Aller au contenu

Correspondance de Voltaire/1739/Lettre 1068

La bibliothèque libre.
Correspondance de Voltaire/1739
Correspondance : année 1739GarnierŒuvres complètes de Voltaire, tome 35 (p. 169-170).

1068. — À M. L’ABBÉ MOUSSINOT[1].
Ce 12 (février 1739).

Mon cher abbé, quand toute cette affaire de Desfontaines, dont j’aurai, je crois, raison, sera finie, je vous parlerai d’affaires. En attendant, je vous réitère ce que je vous mandais par ma dernière, qu’il faut suspendre le procès et conserver les preuves.

Je vous apprends que MM. d’Argenson, conseillers d’État, dont l’un est à la tête de la littérature, sont nos protecteurs dans cette affaire ; que monsieur l’avocat général, fils de M. d’Aguesseau, s’intéresse pour moi auprès de son père ; que M. le chancelier a déjà commencé même à agir.

Mais voici ce qu’il faut faire pour consommer l’ouvrage.
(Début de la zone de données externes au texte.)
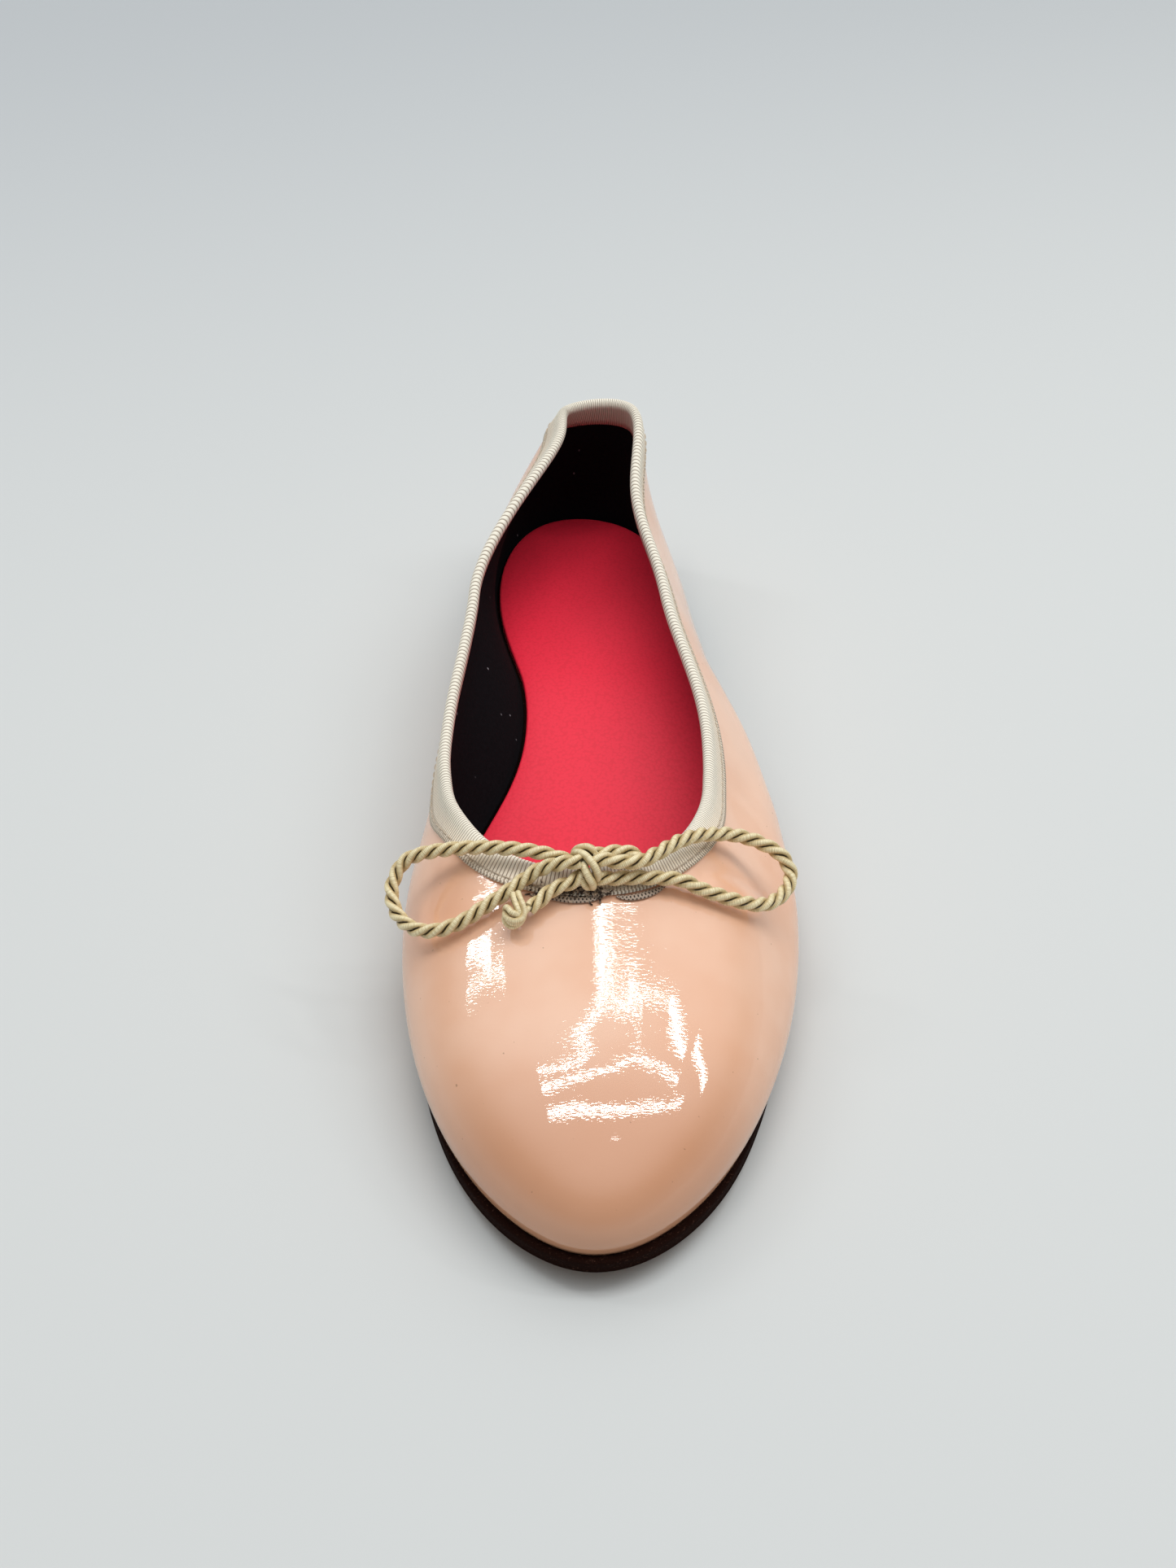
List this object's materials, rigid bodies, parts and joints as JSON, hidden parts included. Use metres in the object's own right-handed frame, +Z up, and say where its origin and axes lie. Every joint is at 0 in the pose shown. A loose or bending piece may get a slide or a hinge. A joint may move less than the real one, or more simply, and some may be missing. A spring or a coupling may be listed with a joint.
{
  "type": "ballet flat",
  "caption": "Left ballet flat: hollow patent leather upper with a folded ribbon topline and a tied cord bow, leather sole with a low stacked heel, and a leather insole",
  "frame": {"origin": "on the floor under the middle of the shoe's box, the bow left out", "axes": "+Z up; the toe points to -Y and the heel to +Y; +X is the little-toe side of this left shoe"},
  "size_m": [0.0938, 0.2484, 0.0584],
  "materials": {
    "sole_leather": "dark brown raw edge, matt, fibrous",
    "patent_leather": "high-gloss patent, slightly creased",
    "insole_leather": "fine-grained, satin",
    "ribbon": "ribbed grosgrain, matt",
    "cord": "three-strand twisted cord, silky"
  },
  "bodies": {
    "root": {"outsole": "sole_leather", "heel_lift": "sole_leather", "upper": "patent_leather", "insole": "insole_leather", "topline_ribbon": "ribbon", "bow_knot": "cord", "bow_tail_knot": "cord", "bow_loop_medial": "cord", "bow_loop_lateral": "cord", "bow_tail_medial": "cord", "bow_tail_lateral": "cord"}
  },
  "joints": []
}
Il faut vous joindre à M, Mignot, à M. de Montigny, à Mme de Champbonin, amener avec vous le gendre de votre frère, qui déposera avoir acheté le libelle chez Chaubert ; il faut vous dire mon parent, comme Mme de Champbonin ; aller tous à l’audience de M. le chancelier, et le remercier en général de la justice qu’il me rendra. Rien ne fait un si grand effet que ces apparitions de famille sur l’esprit d’un juge bien disposé. N’épargnons point les frais ; envoyez savoir le jour de l’audience ; allez prendre en carrosse de remise Mme de Champbonin à l’hôtel Modène, rue du Colombier, ou servez-vous du sien ; écrivez-lui un billet, la veille ou l’avant-veille, pour savoir son heure. Écrivez de même à mon neveu Mignot, rue Cloche-Perce, chez M. de Montignv ; engagez-le à y mener son cousin. Il faut remuer les hommes ; il faut les exciter.

Encore une fois, cette démarche réussira. Je vous prie de la regarder comme une chose essentielle.

Je ne m’endors pas, et j’espère que j’aurai justice. Souvenez-vous, et faites souvenir Mme de Champbonin et mon neveu, que l’abbé Desfontaines a avoué à M. Hérault[2] qu’il était l’auteur du libelle.

Je songe encore qu’il sera très-bon que Thieriot vienne avec vous chez M. le chancelier, pour confirmer par son témoignage ses anciennes lettres, par lesquelles il demeure constant que l’abbé Desfontaines fit contre moi un libelle au sortir de Bicêtre.

Envoyez cela ( ? ), je vous prie, au Père Brumoi, au collège des jésuites.

  1. Édition Courtat.
  2. Le nom est presque indéchiffrable. (G.)